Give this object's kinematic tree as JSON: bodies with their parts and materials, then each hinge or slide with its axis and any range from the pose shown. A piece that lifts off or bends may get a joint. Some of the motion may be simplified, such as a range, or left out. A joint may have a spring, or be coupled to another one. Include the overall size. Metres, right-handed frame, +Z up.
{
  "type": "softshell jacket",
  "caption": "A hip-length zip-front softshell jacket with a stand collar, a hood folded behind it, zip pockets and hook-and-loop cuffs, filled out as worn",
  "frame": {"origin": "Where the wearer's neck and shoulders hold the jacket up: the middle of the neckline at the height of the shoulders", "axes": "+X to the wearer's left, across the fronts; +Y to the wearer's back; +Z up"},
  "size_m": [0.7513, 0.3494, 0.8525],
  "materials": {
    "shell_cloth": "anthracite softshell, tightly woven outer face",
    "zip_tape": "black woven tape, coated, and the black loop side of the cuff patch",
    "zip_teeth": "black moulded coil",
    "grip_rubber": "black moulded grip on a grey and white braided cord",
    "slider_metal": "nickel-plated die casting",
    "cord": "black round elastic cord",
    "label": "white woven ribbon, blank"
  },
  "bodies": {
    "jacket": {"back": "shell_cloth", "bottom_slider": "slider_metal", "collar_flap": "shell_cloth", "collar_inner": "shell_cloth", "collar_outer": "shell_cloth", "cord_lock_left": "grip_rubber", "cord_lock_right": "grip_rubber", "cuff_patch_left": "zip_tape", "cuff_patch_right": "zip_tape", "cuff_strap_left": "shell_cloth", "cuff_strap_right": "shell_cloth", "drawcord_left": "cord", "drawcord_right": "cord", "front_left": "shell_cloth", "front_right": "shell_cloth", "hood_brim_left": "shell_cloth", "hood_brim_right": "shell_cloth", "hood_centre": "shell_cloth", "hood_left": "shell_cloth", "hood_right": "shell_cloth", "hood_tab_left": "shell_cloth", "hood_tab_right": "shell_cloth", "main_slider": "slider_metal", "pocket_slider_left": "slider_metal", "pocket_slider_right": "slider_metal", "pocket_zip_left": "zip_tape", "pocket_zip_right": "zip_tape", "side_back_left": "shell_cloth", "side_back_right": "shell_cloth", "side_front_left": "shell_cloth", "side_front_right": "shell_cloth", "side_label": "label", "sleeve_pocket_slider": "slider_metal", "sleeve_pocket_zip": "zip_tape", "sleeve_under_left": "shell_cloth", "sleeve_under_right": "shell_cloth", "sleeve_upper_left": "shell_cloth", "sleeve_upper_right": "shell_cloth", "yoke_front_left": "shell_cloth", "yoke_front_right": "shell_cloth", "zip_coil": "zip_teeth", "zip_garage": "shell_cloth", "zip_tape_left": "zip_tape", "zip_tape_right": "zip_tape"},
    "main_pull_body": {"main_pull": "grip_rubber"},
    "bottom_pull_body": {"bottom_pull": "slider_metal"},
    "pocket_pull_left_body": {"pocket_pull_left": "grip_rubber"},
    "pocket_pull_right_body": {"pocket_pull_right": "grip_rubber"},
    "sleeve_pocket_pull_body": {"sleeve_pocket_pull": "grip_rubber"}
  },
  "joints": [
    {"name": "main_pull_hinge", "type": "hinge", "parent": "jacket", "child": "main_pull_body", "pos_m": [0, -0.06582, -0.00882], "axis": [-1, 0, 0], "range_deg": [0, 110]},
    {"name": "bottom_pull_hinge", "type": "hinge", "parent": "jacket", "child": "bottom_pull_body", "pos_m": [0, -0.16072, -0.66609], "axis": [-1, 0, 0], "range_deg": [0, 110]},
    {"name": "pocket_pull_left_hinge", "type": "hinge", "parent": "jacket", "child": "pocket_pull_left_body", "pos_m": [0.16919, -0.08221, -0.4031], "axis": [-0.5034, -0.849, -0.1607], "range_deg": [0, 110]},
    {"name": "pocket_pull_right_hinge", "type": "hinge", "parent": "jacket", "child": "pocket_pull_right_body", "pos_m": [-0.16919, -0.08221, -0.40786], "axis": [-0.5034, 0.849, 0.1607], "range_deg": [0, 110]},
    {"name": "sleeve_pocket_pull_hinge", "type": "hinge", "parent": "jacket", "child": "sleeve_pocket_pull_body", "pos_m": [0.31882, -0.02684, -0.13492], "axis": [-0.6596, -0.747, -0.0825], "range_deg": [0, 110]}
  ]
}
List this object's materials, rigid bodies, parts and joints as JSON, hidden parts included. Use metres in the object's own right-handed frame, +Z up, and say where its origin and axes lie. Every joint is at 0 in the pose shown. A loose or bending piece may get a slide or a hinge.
________________________
__Task goal__.
Every record shown above must be echoed exactly.

__Solved exercise__.
Give this object's kinematic tree as JSON: bodies with their parts and materials, then each hinge or slide with its axis and any range from the pose shown. A piece that lifts off or bends may get a joint. Some of the motion may be simplified, such as a range, or left out. A joint may have a spring, or be coupled to another one. Include the overall size. Metres, right-handed frame, +Z up.
{
  "type": "softshell jacket",
  "caption": "A hip-length zip-front softshell jacket with a stand collar, a hood folded behind it, zip pockets and hook-and-loop cuffs, filled out as worn",
  "frame": {"origin": "Where the wearer's neck and shoulders hold the jacket up: the middle of the neckline at the height of the shoulders", "axes": "+X to the wearer's left, across the fronts; +Y to the wearer's back; +Z up"},
  "size_m": [0.7513, 0.3494, 0.8525],
  "materials": {
    "shell_cloth": "anthracite softshell, tightly woven outer face",
    "zip_tape": "black woven tape, coated, and the black loop side of the cuff patch",
    "zip_teeth": "black moulded coil",
    "grip_rubber": "black moulded grip on a grey and white braided cord",
    "slider_metal": "nickel-plated die casting",
    "cord": "black round elastic cord",
    "label": "white woven ribbon, blank"
  },
  "bodies": {
    "jacket": {"back": "shell_cloth", "bottom_slider": "slider_metal", "collar_flap": "shell_cloth", "collar_inner": "shell_cloth", "collar_outer": "shell_cloth", "cord_lock_left": "grip_rubber", "cord_lock_right": "grip_rubber", "cuff_patch_left": "zip_tape", "cuff_patch_right": "zip_tape", "cuff_strap_left": "shell_cloth", "cuff_strap_right": "shell_cloth", "drawcord_left": "cord", "drawcord_right": "cord", "front_left": "shell_cloth", "front_right": "shell_cloth", "hood_brim_left": "shell_cloth", "hood_brim_right": "shell_cloth", "hood_centre": "shell_cloth", "hood_left": "shell_cloth", "hood_right": "shell_cloth", "hood_tab_left": "shell_cloth", "hood_tab_right": "shell_cloth", "main_slider": "slider_metal", "pocket_slider_left": "slider_metal", "pocket_slider_right": "slider_metal", "pocket_zip_left": "zip_tape", "pocket_zip_right": "zip_tape", "side_back_left": "shell_cloth", "side_back_right": "shell_cloth", "side_front_left": "shell_cloth", "side_front_right": "shell_cloth", "side_label": "label", "sleeve_pocket_slider": "slider_metal", "sleeve_pocket_zip": "zip_tape", "sleeve_under_left": "shell_cloth", "sleeve_under_right": "shell_cloth", "sleeve_upper_left": "shell_cloth", "sleeve_upper_right": "shell_cloth", "yoke_front_left": "shell_cloth", "yoke_front_right": "shell_cloth", "zip_coil": "zip_teeth", "zip_garage": "shell_cloth", "zip_tape_left": "zip_tape", "zip_tape_right": "zip_tape"},
    "main_pull_body": {"main_pull": "grip_rubber"},
    "bottom_pull_body": {"bottom_pull": "slider_metal"},
    "pocket_pull_left_body": {"pocket_pull_left": "grip_rubber"},
    "pocket_pull_right_body": {"pocket_pull_right": "grip_rubber"},
    "sleeve_pocket_pull_body": {"sleeve_pocket_pull": "grip_rubber"}
  },
  "joints": [
    {"name": "main_pull_hinge", "type": "hinge", "parent": "jacket", "child": "main_pull_body", "pos_m": [0, -0.06582, -0.00882], "axis": [-1, 0, 0], "range_deg": [0, 110]},
    {"name": "bottom_pull_hinge", "type": "hinge", "parent": "jacket", "child": "bottom_pull_body", "pos_m": [0, -0.16072, -0.66609], "axis": [-1, 0, 0], "range_deg": [0, 110]},
    {"name": "pocket_pull_left_hinge", "type": "hinge", "parent": "jacket", "child": "pocket_pull_left_body", "pos_m": [0.16919, -0.08221, -0.4031], "axis": [-0.5034, -0.849, -0.1607], "range_deg": [0, 110]},
    {"name": "pocket_pull_right_hinge", "type": "hinge", "parent": "jacket", "child": "pocket_pull_right_body", "pos_m": [-0.16919, -0.08221, -0.40786], "axis": [-0.5034, 0.849, 0.1607], "range_deg": [0, 110]},
    {"name": "sleeve_pocket_pull_hinge", "type": "hinge", "parent": "jacket", "child": "sleeve_pocket_pull_body", "pos_m": [0.31882, -0.02684, -0.13492], "axis": [-0.6596, -0.747, -0.0825], "range_deg": [0, 110]}
  ]
}
List this object's materials, rigid bodies, parts and joints as JSON, hidden parts included. Use metres in the object's own right-handed frame, +Z up, and say where its origin and axes lie. Every joint is at 0 in the pose shown. A loose or bending piece may get a slide or a hinge.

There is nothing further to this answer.